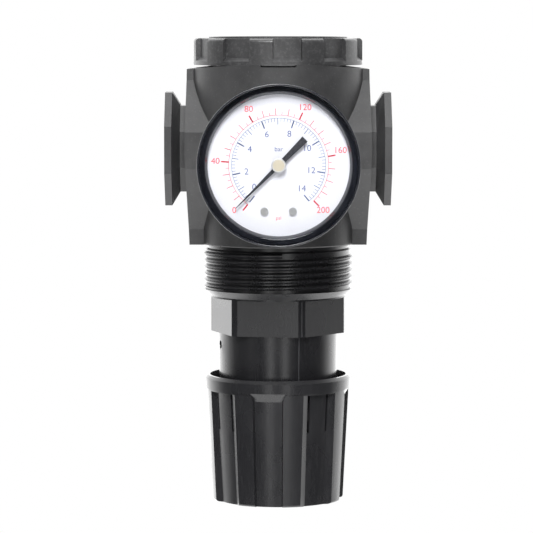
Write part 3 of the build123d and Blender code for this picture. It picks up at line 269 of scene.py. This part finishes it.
class Recipe:
    """The node tree of one material or of the world."""

    def __init__(self, owner):
        self.owner = owner
        owner.use_nodes = True
        self.tree = owner.node_tree
        self.tree.nodes.clear()

    def fill(self, socket, value):
        if isinstance(value, Value):
            self.tree.links.new(value.socket, socket)
        elif isinstance(value, bpy.types.NodeSocket):
            self.tree.links.new(value, socket)
        elif socket.type == "RGBA" and len(value) == 3:
            socket.default_value = (*value, 1.0)
        else:
            socket.default_value = value

    def node(self, kind, settings=None, inputs=None):
        """Adds a node: its settings first, then the values or links of its sockets."""
        made = self.tree.nodes.new(kind)
        for name, value in (settings or {}).items():
            setattr(made, name, value)
        for name, value in (inputs or {}).items():
            self.fill(made.inputs[name], value)
        return made

    def place(self, stretch=(1.0, 1.0, 1.0)):
        """Object coordinates, stretched along each axis."""
        source = self.node("ShaderNodeTexCoord").outputs["Object"]
        mapping = self.node("ShaderNodeMapping", None, {"Vector": source, "Scale": stretch})
        return mapping.outputs["Vector"]

    def noise(self, place, scale, detail=2.0, roughness=0.5):
        made = self.node("ShaderNodeTexNoise", None,
                         {"Vector": place, "Scale": scale, "Detail": detail,
                          "Roughness": roughness})
        return Value(self, made.outputs["Fac"])

    def blend(self, factor, low, high):
        """Colour between two, by a value."""
        made = self.node("ShaderNodeMix", {"data_type": "RGBA"})
        self.fill(made.inputs["Factor"], factor)
        self.fill(made.inputs[6], low)
        self.fill(made.inputs[7], high)
        return made.outputs[2]

    def bump(self, height, strength, distance, below=None):
        made = self.node("ShaderNodeBump", None,
                         {"Height": height, "Strength": strength, "Distance": distance})
        if below is not None:
            self.fill(made.inputs["Normal"], below)
        return made.outputs["Normal"]

    def surface(self, **sockets):
        """Principled surface that ends the material. Underscores in names stand for spaces."""
        shader = self.node("ShaderNodeBsdfPrincipled", None,
                           {name.replace("_", " "): value for name, value in sockets.items()})
        self.finish(shader.outputs["BSDF"])
        return self.owner

    def finish(self, shader):
        output = self.node("ShaderNodeOutputMaterial")
        self.fill(output.inputs["Surface"], shader)


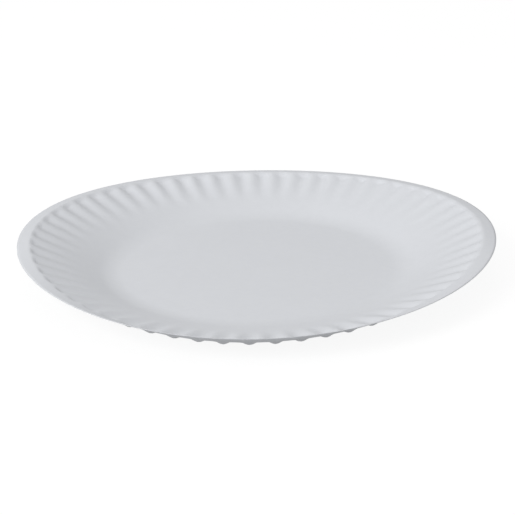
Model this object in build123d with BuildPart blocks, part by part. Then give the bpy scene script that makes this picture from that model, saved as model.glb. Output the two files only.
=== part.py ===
from build123d import *
from math import cos, radians, sin, tan
import os

# Paper plate, pressed between dies from one round blank of white paperboard.
# Millimetres, +Z up. The origin is the centre of the base's underside, and the front faces -Y.

# Sheet and plan
sheet = 0.45          # thickness, measured straight up through the sheet
rim_radius = 114.5    # the cut edge
lip_width = 6.0       # smooth lip between the flutes and the cut edge
wall_width = 37.5     # in from the lip to where wall and base would meet in a sharp corner
base_bend = 6.0       # the corner is eased over this run to each side
base_margin = 4.0     # flat ring that joins the pressed wall to the middle of the base

# Rim: drying has pulled it into a slight saddle, high at both sides, low at front and back
rim_height = 15.2     # mean rise of the cut edge above the base
rim_saddle = 2.8      # rise at the sides, and drop at front and back
lip_fall = 9.0        # degrees that the lip turns down towards its edge
lip_spring = 43.0     # degrees by which the lip has sprung up again at the very front
spring_falloff = 1.5  # power by which that dies away towards the sides

# Flutes: radial waves that take up the spare paper of the blank
flute_count = 60
plain_wall = 7.0      # smooth stretch of wall between the base's bend and the flutes
flute_onset = 4.5     # run in which a flute leaves the plain wall
flute_rise = 0.5      # ridge above the plain wall, at the flutes' deepest
flute_drop = 1.5      # valley below the plain wall, at the flutes' deepest
flute_side_loss = 0.4 # share of their depth that the flutes lack at the very sides
shoulder = 2.0        # run in which the flutes close up into the lip
shoulder_ease = 0.8   # how far each side of the shoulder keeps its direction

crest_radius = rim_radius - lip_width
base_radius = crest_radius - wall_width
flute_start = base_radius + base_bend + plain_wall
flute_full = crest_radius - shoulder

# The wall is lofted through sections a quarter of a flute apart. The loft covers the right half
# and two flutes more at each end, which the trim takes off, so that the halves meet smoothly.
sections_per_flute = 4
section_step = 360 / flute_count / sections_per_flute
half_sections = flute_count // 2 * sections_per_flute
spare_sections = 2 * sections_per_flute


def wall_outline(angle, floor):
    """Corner and control points, out from the base, of one face of the sheet at an angle."""
    turn = radians(angle)
    front = max(0.0, -sin(turn)) ** spring_falloff
    lip_slope = tan(radians(lip_spring * front - lip_fall))
    edge = rim_height + rim_saddle * cos(2 * turn)
    crest = edge - lip_width * lip_slope
    slope = crest / (crest_radius - base_radius)
    mean = (flute_rise - flute_drop) / 2
    swing = (flute_rise + flute_drop) / 2
    kept = 1 - flute_side_loss * cos(turn) ** 2
    wave = kept * (mean - swing * cos(flute_count * radians(angle + 90)))
    flute_leaves = flute_start + flute_onset

    def wall(radius):
        return floor + slope * (radius - base_radius)

    deep = wall(flute_full) + wave
    climb = (deep - wall(flute_leaves)) / (flute_full - flute_leaves)
    return [
        (base_radius - base_bend - base_margin, floor),
        (base_radius - base_bend, floor),
        (base_radius, floor),
        (base_radius + base_bend, wall(base_radius + base_bend)),
        (flute_start, wall(flute_start)),
        (flute_leaves, wall(flute_leaves)),
        (flute_full, deep),
        (flute_full + shoulder_ease, deep + climb * shoulder_ease),
        (crest_radius - shoulder_ease, floor + crest - lip_slope * shoulder_ease),
        (crest_radius, floor + crest),
        (rim_radius, floor + edge),
    ]


with BuildPart() as plate:
    # Wall and lip: sections in planes through the plate's axis, joined into half a ring
    for index in range(-spare_sections, half_sections + spare_sections + 1):
        angle = index * section_step - 90
        outwards = (cos(radians(angle)), sin(radians(angle)), 0)
        sideways = (sin(radians(angle)), -cos(radians(angle)), 0)
        under = wall_outline(angle, 0)
        upper = wall_outline(angle, sheet)
        with BuildSketch(Plane(origin=(0, 0, 0), x_dir=outwards, z_dir=sideways)):
            with BuildLine():
                for face in (under, upper):
                    Line(face[0], face[1])
                    Bezier(face[1], face[2], face[3])
                    Line(face[3], face[4])
                    Bezier(face[4], face[5], face[6])
                    Bezier(face[6], face[7], face[8], face[9])
                    Line(face[9], face[10])
                Line(under[0], upper[0])
                Line(under[-1], upper[-1])
            make_face()
    loft()
    split(bisect_by=Plane.YZ, keep=Keep.TOP)
    mirror(about=Plane.YZ)

    # Base: the flat middle, which runs half way into the wall's own flat ring
    with BuildSketch():
        Circle(base_radius - base_bend - base_margin / 2)
    extrude(amount=sheet)

plate.part.label = "plate"
os.makedirs("parts", exist_ok=True)
export_step(plate.part, "parts/plate.step")
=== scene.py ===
from math import cos, pi, radians, sin

import bpy
from mathutils import Euler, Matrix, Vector


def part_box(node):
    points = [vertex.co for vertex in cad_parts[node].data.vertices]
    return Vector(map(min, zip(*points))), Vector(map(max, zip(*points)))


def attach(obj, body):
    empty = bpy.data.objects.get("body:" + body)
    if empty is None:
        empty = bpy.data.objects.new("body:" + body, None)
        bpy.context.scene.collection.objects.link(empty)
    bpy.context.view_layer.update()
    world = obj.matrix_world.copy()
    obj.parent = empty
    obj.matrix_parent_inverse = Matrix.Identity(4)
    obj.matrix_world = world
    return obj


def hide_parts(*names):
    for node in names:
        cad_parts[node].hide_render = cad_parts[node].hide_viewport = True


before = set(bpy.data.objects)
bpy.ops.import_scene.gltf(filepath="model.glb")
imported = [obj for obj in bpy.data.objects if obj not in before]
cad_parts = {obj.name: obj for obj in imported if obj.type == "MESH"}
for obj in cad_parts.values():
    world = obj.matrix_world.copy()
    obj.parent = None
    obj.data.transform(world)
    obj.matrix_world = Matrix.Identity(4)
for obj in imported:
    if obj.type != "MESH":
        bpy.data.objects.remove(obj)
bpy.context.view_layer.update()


# --- Camera -------------------------------------------------------------------------------------
# A long lens looks down on the plate at a low angle, from a little to its right.
# It aims at the middle of the rim, which stands a rim's height above the base.
plate_low, plate_high = (Vector(corner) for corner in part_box("plate"))
rim_radius = (plate_high.x - plate_low.x) / 2
rim_height = 0.0152
rim_middle = Vector((0.0, 0.0, rim_height))

camera_data = bpy.data.cameras.new("long_lens")
camera_data.lens = 117.7
camera_data.sensor_width = 36.0
camera_data.shift_x = 0.0021
camera_data.shift_y = -0.0365
camera = bpy.data.objects.new("camera", camera_data)
camera_distance = 7.094 * rim_radius
camera_height = radians(20.26)
camera_side = radians(2.1)
camera_roll = radians(-1.16)
towards_camera = Vector((sin(camera_side) * cos(camera_height),
                         -cos(camera_side) * cos(camera_height),
                         sin(camera_height)))
camera.location = rim_middle + towards_camera * camera_distance
look = Euler((pi / 2 - camera_height, 0.0, camera_side)).to_matrix()
camera.rotation_euler = (look @ Euler((0.0, 0.0, camera_roll)).to_matrix()).to_euler()
bpy.context.scene.collection.objects.link(camera)
bpy.context.scene.camera = camera


# --- Plate --------------------------------------------------------------------------------------
# One round blank of white paperboard, pressed between dies into a flat base, a sloping wall with
# radial flutes that take up the spare paper, and a smooth lip. The rim is warped into a slight
# saddle, and its lip springs up at the front. The sheet's two faces and its cut edge are one
# closed skin: a grid whose rows run out over the upper face and back under the lower one.
class Wire:
    """An output socket of a node; arithmetic on wires adds the Math nodes that it needs."""

    def __init__(self, socket):
        self.socket = socket

    @staticmethod
    def node(tree, kind, settings=None, sockets=None, output=0):
        """Add a node, give it its settings, then values or wires for its sockets."""
        node = tree.nodes.new(kind)
        for name, value in (settings or {}).items():
            setattr(node, name, value)
        for name, value in (sockets or {}).items():
            if isinstance(value, Wire):
                tree.links.new(value.socket, node.inputs[name])
            else:
                node.inputs[name].default_value = value
        return Wire(node.outputs[output]) if node.outputs else node

    def output(self, name):
        return Wire(self.socket.node.outputs[name])

    def maths(self, operation, *others):
        sockets = dict(enumerate((self,) + others))
        return Wire.node(self.socket.id_data, "ShaderNodeMath", {"operation": operation}, sockets)

    def turned(self, operation, other):
        sockets = {0: other, 1: self}
        return Wire.node(self.socket.id_data, "ShaderNodeMath", {"operation": operation}, sockets)

    def __add__(self, other):
        return self.maths("ADD", other)

    def __radd__(self, other):
        return self.turned("ADD", other)

    def __sub__(self, other):
        return self.maths("SUBTRACT", other)

    def __rsub__(self, other):
        return self.turned("SUBTRACT", other)

    def __mul__(self, other):
        return self.maths("MULTIPLY", other)

    def __rmul__(self, other):
        return self.turned("MULTIPLY", other)

    def __truediv__(self, other):
        return self.maths("DIVIDE", other)

    def __neg__(self):
        return self.maths("MULTIPLY", -1.0)

    def smooth(self, low, high):
        """0 below low, 1 above high, with an eased step between them."""
        sockets = {"Value": self, "From Min": low, "From Max": high}
        return Wire.node(self.socket.id_data, "ShaderNodeMapRange",
                         {"interpolation_type": "SMOOTHSTEP"}, sockets)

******

From the records above, copy out the line with "Model this object", the line with "spring_falloff = 1.5", and every line between them, word for word.

Model this object in build123d with BuildPart blocks, part by part. Then give the bpy scene script that makes this picture from that model, saved as model.glb. Output the two files only.
=== part.py ===
from build123d import *
from math import cos, radians, sin, tan
import os

# Paper plate, pressed between dies from one round blank of white paperboard.
# Millimetres, +Z up. The origin is the centre of the base's underside, and the front faces -Y.

# Sheet and plan
sheet = 0.45          # thickness, measured straight up through the sheet
rim_radius = 114.5    # the cut edge
lip_width = 6.0       # smooth lip between the flutes and the cut edge
wall_width = 37.5     # in from the lip to where wall and base would meet in a sharp corner
base_bend = 6.0       # the corner is eased over this run to each side
base_margin = 4.0     # flat ring that joins the pressed wall to the middle of the base

# Rim: drying has pulled it into a slight saddle, high at both sides, low at front and back
rim_height = 15.2     # mean rise of the cut edge above the base
rim_saddle = 2.8      # rise at the sides, and drop at front and back
lip_fall = 9.0        # degrees that the lip turns down towards its edge
lip_spring = 43.0     # degrees by which the lip has sprung up again at the very front
spring_falloff = 1.5  # power by which that dies away towards the sides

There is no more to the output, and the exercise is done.